Fluffy keto-friendly pancakes with pumpkin spice flavor, perfect for a low-carb breakfast.

Ingredients

Scale
  • 1 cup almond flour
  • 2 tbsp coconut flour
  • 1 tsp baking powder
  • 1 tsp pumpkin pie spice
  • 1/4 cup pumpkin puree
  • 2 large eggs
  • 1/4 cup unsweetened almond milk
  • 1 tbsp erythritol (or preferred sweetener)
  • 1 tsp vanilla extract
  • 1 tbsp butter or coconut oil (for cooking)

Instructions

  1. Mix almond flour, coconut flour, baking powder, and pumpkin pie spice in a bowl.
  2. Add pumpkin puree, eggs, almond milk, sweetener, and vanilla extract.

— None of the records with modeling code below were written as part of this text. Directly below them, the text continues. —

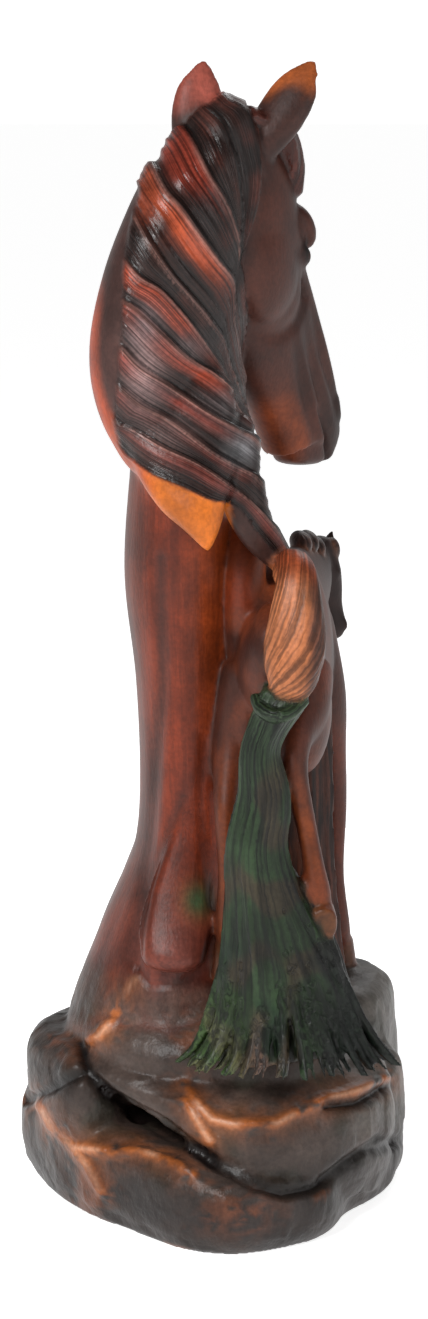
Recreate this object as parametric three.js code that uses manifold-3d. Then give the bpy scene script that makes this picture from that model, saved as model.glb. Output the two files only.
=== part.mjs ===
// A cast resin figurine of a mare and her foal: the mare's arched neck and head rise from a rock,
// her mane falls to one side, and the foal walks beside the neck with its tail resting on a tuft of
// tall grass. It is one casting, so everything is fused into a single closed solid.
// Millimetres, +Z up. The origin is on the flat underside, under the middle of the rock. +Y is the
// way the foal walks, and +X is the side that the foal stands on.

import * as THREE from "three";
import { mergeVertices } from "three/addons/utils/BufferGeometryUtils.js";
import Module from "manifold-3d";

const wasm = await Module();
wasm.setup();

// Driving dimensions
const figureHeight = 300; // underside of the rock to the tips of the mare's ears
const rockWidth = 106; // along X
const rockLength = 120; // along Y
const rockHeight = 50; // ground that the grass and the foal stand on
const mareHeadLength = 101; // poll to lips
const mareEarLength = 25;
const mareEarWidth = 13.6;
const foalHeight = 122; // ground to croup
const foalHeadLength = 26;
const foalEarLength = 9;
const maneLocks = 10;
const maneLockWidth = 8;
const grassBlades = 17;
const grassBladeWidth = 3;

// Shares: free forms keep their proportions as shares of one size each
const figure = (figureHeight - rockHeight) / 250;
const head = mareHeadLength / 102;
const foalScale = foalHeight / 122;

const radians = THREE.MathUtils.degToRad;
const lerp = THREE.MathUtils.lerp;
const smooth = (x) => THREE.MathUtils.smoothstep(x, 0, 1);

// A place and three directions to model a creature in: right side, forward and up
class Pose {
  constructor(origin, yaw, scale) {
    this.origin = new THREE.Vector3(...origin);
    this.right = new THREE.Vector3(Math.cos(radians(yaw)), -Math.sin(radians(yaw)), 0);
    this.forward = new THREE.Vector3(Math.sin(radians(yaw)), Math.cos(radians(yaw)), 0);
    this.up = new THREE.Vector3(0, 0, 1);
    this.scale = scale;
  }

  // Tips the forward direction down by an angle, as a head hangs
  tip(angle) {
    this.forward.applyAxisAngle(this.right, -radians(angle));
    this.up.applyAxisAngle(this.right, -radians(angle));
    return this;
  }

  point(x, y, z) {
    return this.origin
      .clone()
      .addScaledVector(this.right, x * this.scale)
      .addScaledVector(this.forward, y * this.scale)
      .addScaledVector(this.up, z * this.scale);
  }
}

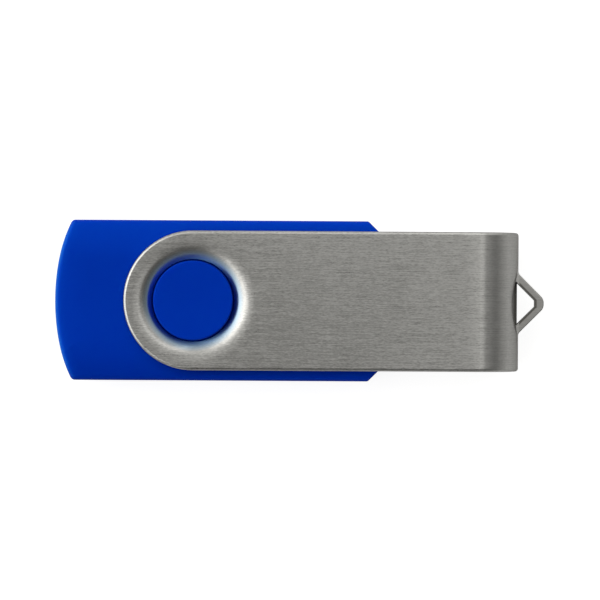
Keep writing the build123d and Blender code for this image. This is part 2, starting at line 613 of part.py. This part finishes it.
# ---------------------------------------------------------------- chip capacitors and resistors
CAP_SPOTS = [(1.4, y, BOARD_TOP, 1) for y in (-5.4, -1.0, 3.4)] + [(x, 3.6, BOARD_BOTTOM, -1) for x in (-6.2, -8.0)]
RES_SPOTS = [(1.4, y, BOARD_TOP, 1) for y in (-3.2, 1.2, 5.6)] + [(x, -3.6, BOARD_BOTTOM, -1) for x in (-6.2, -8.0, -9.8)]
TERMINAL = 0.32
with BuildPart() as capacitors:
    for x, y, z, up in CAP_SPOTS:
        zs = sorted((z, z + up * 0.75))
        block(x - 0.38, x + 0.38, y - 0.8 + TERMINAL, y + 0.8 - TERMINAL, zs[0], zs[1])
save(capacitors, "capacitors")
with BuildPart() as capacitor_terminals:
    for x, y, z, up in CAP_SPOTS:
        zs = sorted((z, z + up * 0.8))
        block(x - 0.42, x + 0.42, y - 0.8, y - 0.8 + TERMINAL, zs[0], zs[1])
        block(x - 0.42, x + 0.42, y + 0.8 - TERMINAL, y + 0.8, zs[0], zs[1])
    fillet(capacitor_terminals.edges().filter_by(lambda e: abs(abs((e % 0.5).Z) - 1) < 1e-3), 0.08)
save(capacitor_terminals, "capacitor_terminals")
with BuildPart() as resistors:
    for x, y, z, up in RES_SPOTS:
        zs = sorted((z, z + up * 0.42))
        block(x - 0.4, x + 0.4, y - 0.8 + TERMINAL, y + 0.8 - TERMINAL, zs[0], zs[1])
save(resistors, "resistors")
with BuildPart() as resistor_terminals:
    for x, y, z, up in RES_SPOTS:
        zs = sorted((z, z + up * 0.45))
        block(x - 0.4, x + 0.4, y - 0.8, y - 0.8 + TERMINAL, zs[0], zs[1])
        block(x - 0.4, x + 0.4, y + 0.8 - TERMINAL, y + 0.8, zs[0], zs[1])
save(resistor_terminals, "resistor_terminals")

# ---------------------------------------------------------------- solder joints
with BuildPart() as solder_joints:
    for y, front in CONTACTS:
        with BuildSketch(Plane.XY.offset(BOARD_TOP)) as pad:
            with Locations((TAIL_X + 0.9, y)):
                RectangleRounded(2.4, 1.7, 0.3)
        extrude(amount=0.2, taper=40)
    for side in (-1, 1):
        for z, up in ((BOARD_TOP, 1), (BOARD_BOTTOM, -1)):
            with BuildSketch(Plane.XY.offset(z)) as leg_pad:
                with Locations((LEG_X + 1.0, side * 5.85)):
                    RectangleRounded(2.4, 1.3, 0.3)
            extrude(amount=0.3 * up, taper=40)
    for x in (CRYSTAL_X - 0.4, CRYSTAL_X + 0.4):
        with BuildSketch(Plane.XY.offset(BOARD_BOTTOM)) as wire_pad:
            with Locations((x, 3.9)):
                Circle(0.36)
        extrude(amount=-0.3, taper=30)
    add(plug_contacts.part, mode=Mode.SUBTRACT)
    add(plug_shell.part, mode=Mode.SUBTRACT)
    add(crystal_leads.part, mode=Mode.SUBTRACT)
save(solder_joints, "solder_joints")
print("solder", len(solder_joints.solids()))
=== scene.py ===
import bpy, math
from mathutils import Vector, Matrix

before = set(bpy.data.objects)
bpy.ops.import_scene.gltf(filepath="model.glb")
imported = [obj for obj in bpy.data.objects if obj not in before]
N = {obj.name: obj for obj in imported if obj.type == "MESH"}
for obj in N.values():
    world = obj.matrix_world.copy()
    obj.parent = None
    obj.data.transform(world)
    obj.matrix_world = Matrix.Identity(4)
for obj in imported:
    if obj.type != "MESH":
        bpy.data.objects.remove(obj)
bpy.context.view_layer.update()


scene = bpy.context.scene
scene.view_settings.view_transform = "Standard"
scene.view_settings.look = "None"
scene.view_settings.exposure = 0.0
scene.view_settings.gamma = 1.0

# ------------------------------------------------------------------ camera, straight above
cam_data = bpy.data.cameras.new("camera")
cam_data.sensor_width = 36.0
cam_data.lens = 198.5
cam_data.clip_start = 0.01
cam_data.clip_end = 50
cam = bpy.data.objects.new("camera", cam_data)
scene.collection.objects.link(cam)
cam.location = (0.0, 0.000119, 0.400)
cam.rotation_euler = (0, 0, math.radians(0.34))
scene.camera = cam


# ------------------------------------------------------------------ light
KEY, PANEL, FAR, LAMP = 1.6, 0.36, 0.45, 0.56


world = bpy.data.worlds.new("studio")
scene.world = world
world.use_nodes = True
wt = world.node_tree


def wnode(kind, **props):
    n = wt.nodes.new(kind)
    for k, v in props.items():
        setattr(n, k, v)
    return n


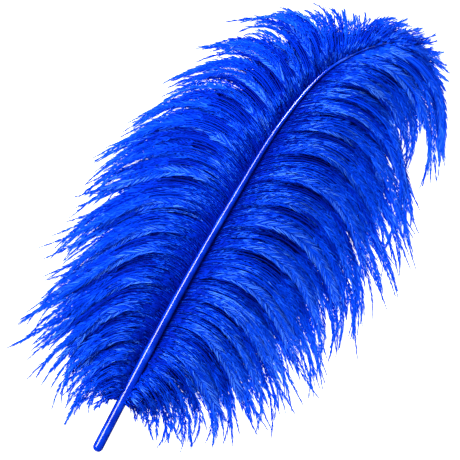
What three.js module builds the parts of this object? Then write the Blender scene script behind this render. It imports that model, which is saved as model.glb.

Stir until smooth.
  3. Heat butter or coconut oil in a pan over medium heat.
  4. Pour small portions of batter to form pancakes. Cook for 2-3 minutes per side.
  5. Serve warm with sugar-free syrup or whipped cream.

Notes

  • Store leftovers in an airtight container for up to 3 days.
  • Adjust sweetness to taste.
  • For extra fluffiness, let the batter rest for 5 minutes before cooking.